Noncoherent MIMO Radar for Location and Velocity Estimation: More Antennas Means Better Performance

Abstract

This paper presents an analysis of the joint estimation of target location and velocity using a multiple-input multiple-output (MIMO) radar employing noncoherent processing for a complex Gaussian extended target. A MIMO radar with M transmit and N receive antennas is considered. To provide insight, we focus on a simplified case first, assuming orthogonal waveforms, temporally and spatially white noise-plus-clutter, and independent reflection coefficients. Under these simplifying assumptions, the maximum-likelihood (ML) estimate is analyzed, and a theorem demonstrating the asymptotic consistency, large MN , of the ML estimate is provided. Numerical investigations, given later, indicate similar behavior for some reasonable cases violating the simplifying assumptions. In these initial investigations, we study unconstrained systems, in terms of complexity and energy, where each added transmit antenna employs a fixed energy so that the total transmitted energy is allowed to increase as we increase the number of transmit antennas. Following this, we also look at constrained systems, where the total system energy and complexity are fixed.
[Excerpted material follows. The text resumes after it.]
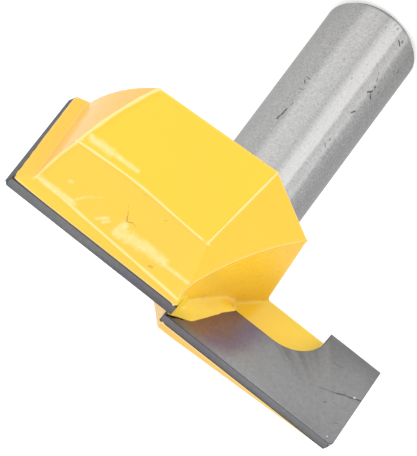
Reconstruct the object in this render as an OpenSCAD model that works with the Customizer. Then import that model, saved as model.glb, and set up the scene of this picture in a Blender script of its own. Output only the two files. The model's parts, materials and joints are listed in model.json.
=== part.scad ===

To approximate systems of fixed complexity in an abstract way, we restrict the total number of antennas employed to be fixed. Here, we show numerical examples which indicate a preference for receive antennas, similar to MIMO communications, but where systems with multiple transmit antennas yield the smallest possible mean-square error (MSE). The joint Cramér-Rao bound (CRB) is calculated and the MSE of the ML estimate is analyzed. It is shown for some specific numerical examples that the signal-to-clutter-plus-noise ratio (SCNR) threshold, indicating the SCNRs above which the MSE of the ML estimate is reasonably close to the CRB, can be lowered by increasing MN. The noncoherent MIMO radar ambiguity function (AF) is developed in two different ways and illustrated by examples. It is shown for some specific examples that the size of the product MN controls the levels of the sidelobes of the AF.